### Goal
Repeat verbatim the lines of the data below, beginning with the line containing "return nut.part.solid()" and continuing to the end.

----- Source material -----

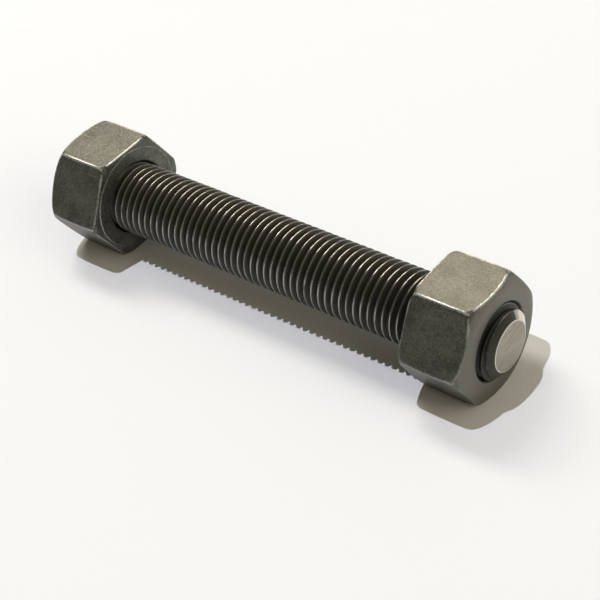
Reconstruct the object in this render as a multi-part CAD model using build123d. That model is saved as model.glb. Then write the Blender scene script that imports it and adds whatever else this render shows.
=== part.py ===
from build123d import *
import math
import os

# Double ended stud: a rod threaded from end to end, with a heavy hex nut run on near each end.
# Frame, in millimetres: +X along the rod, +Z up, origin on the rod's axis at mid length.
# The stud lies on one flat of each nut. The rod is its thread's crest cylinder, and the nuts'
# bores run on it, so each nut travels along the rod with the clearance named below.

# Rod: 1 1/8 inch, measured over the crests of its thread, which has 8 turns to the inch
MAJOR_DIAMETER = 28.5
ROD_LENGTH = 206.4
END_FLAT_DIAMETER = 19.6
END_CHAMFER_LENGTH = 3.4
END_EDGE_RADIUS = 0.6

# Heavy hex nut for that rod
ACROSS_FLATS = 44.6
NUT_THICKNESS = 26.5
CORNER_RADIUS = 0.9
CHAMFER_CIRCLE_DIAMETER = 42.0
CHAMFER_ANGLE = 30.0
WASHER_FACE_DIAMETER = 42.2
WASHER_FACE_HEIGHT = 0.4
COUNTERSINK_DIAMETER = 29.6
BORE_CLEARANCE = 0.08

# Where the nuts stand: the rod shows this far beyond each, and the rest of it lies between them
ROD_SHOWING = 4.2
GRIP_LENGTH = ROD_LENGTH - 2 * NUT_THICKNESS - 2 * ROD_SHOWING

MARGIN = 1.0


def rod():
    """The bar along X, coned to a flat point at each end, with the flat's edge rounded."""
    half = ROD_LENGTH / 2
    radius = MAJOR_DIAMETER / 2
    flat = END_FLAT_DIAMETER / 2
    shoulder = half - END_CHAMFER_LENGTH
    with BuildPart() as bar:
        with BuildSketch(Plane.XY):
            with BuildLine():
                Polyline(
                    (-half, 0), (-half, flat), (-shoulder, radius),
                    (shoulder, radius), (half, flat), (half, 0), close=True,
                )
            make_face()
        revolve(axis=Axis.X)
        points = bar.faces().filter_by(Axis.X)
        fillet(points.edges(), END_EDGE_RADIUS)
    return bar.part.solid()


def hex_nut():
    """A heavy hex nut: bearing face at x = 0, chamfered crown at x = NUT_THICKNESS."""
    with BuildPart() as nut:
        with BuildSketch(Plane.YZ):
            RegularPolygon(ACROSS_FLATS / 2, 6, major_radius=False)
        extrude(amount=NUT_THICKNESS)
        fillet(nut.edges().filter_by(Axis.X), CORNER_RADIUS)

        # turned outline: the washer face, then full width, then the crown's chamfer, which
        # leaves an arc at the end of each flat
        rim = ACROSS_FLATS / math.sqrt(3) + MARGIN
        washer = WASHER_FACE_DIAMETER / 2
        crown = CHAMFER_CIRCLE_DIAMETER / 2
        drop = (rim - crown) * math.tan(math.radians(CHAMFER_ANGLE))
        with BuildSketch(Plane.XY):
            with BuildLine():
                Polyline(
                    (0, 0), (0, washer), (WASHER_FACE_HEIGHT, washer), (WASHER_FACE_HEIGHT, rim),
                    (NUT_THICKNESS - drop, rim), (NUT_THICKNESS, crown), (NUT_THICKNESS, 0), close=True,
                )
            make_face()
        revolve(axis=Axis.X, mode=Mode.INTERSECT)

        # bore, countersunk at 45 degrees at both faces
        bore = MAJOR_DIAMETER / 2 + BORE_CLEARANCE
        sink = COUNTERSINK_DIAMETER / 2
        sink_depth = sink - bore
        beyond = NUT_THICKNESS + MARGIN
        with BuildSketch(Plane.XY):
            with BuildLine():
                Polyline(
                    (-MARGIN, 0), (-MARGIN, sink + MARGIN), (sink_depth, bore),
                    (NUT_THICKNESS - sink_depth, bore), (beyond, sink + MARGIN), (beyond, 0), close=True,
                )
            make_face()
        revolve(axis=Axis.X, mode=Mode.SUBTRACT)
    return nut.part.solid()


os.makedirs("parts", exist_ok=True)
nut = hex_nut()
pieces = {
    "threaded_rod": rod(),
    "right_nut": nut.moved(Location((GRIP_LENGTH / 2, 0, 0))),
    "left_nut": nut.rotate(Axis.Z, 180).moved(Location((-GRIP_LENGTH / 2, 0, 0))),
}
for name, piece in pieces.items():
    export_step(piece, f"parts/{name}.step")
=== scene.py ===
import math
from functools import partial

import bmesh
import bpy
import numpy as np
from mathutils import Matrix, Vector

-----

### Answer to this task
    return nut.part.solid()


os.makedirs("parts", exist_ok=True)
nut = hex_nut()
pieces = {
    "threaded_rod": rod(),
    "right_nut": nut.moved(Location((GRIP_LENGTH / 2, 0, 0))),
    "left_nut": nut.rotate(Axis.Z, 180).moved(Location((-GRIP_LENGTH / 2, 0, 0))),
}
for name, piece in pieces.items():
    export_step(piece, f"parts/{name}.step")
=== scene.py ===
import math
from functools import partial

import bmesh
import bpy
import numpy as np
from mathutils import Matrix, Vector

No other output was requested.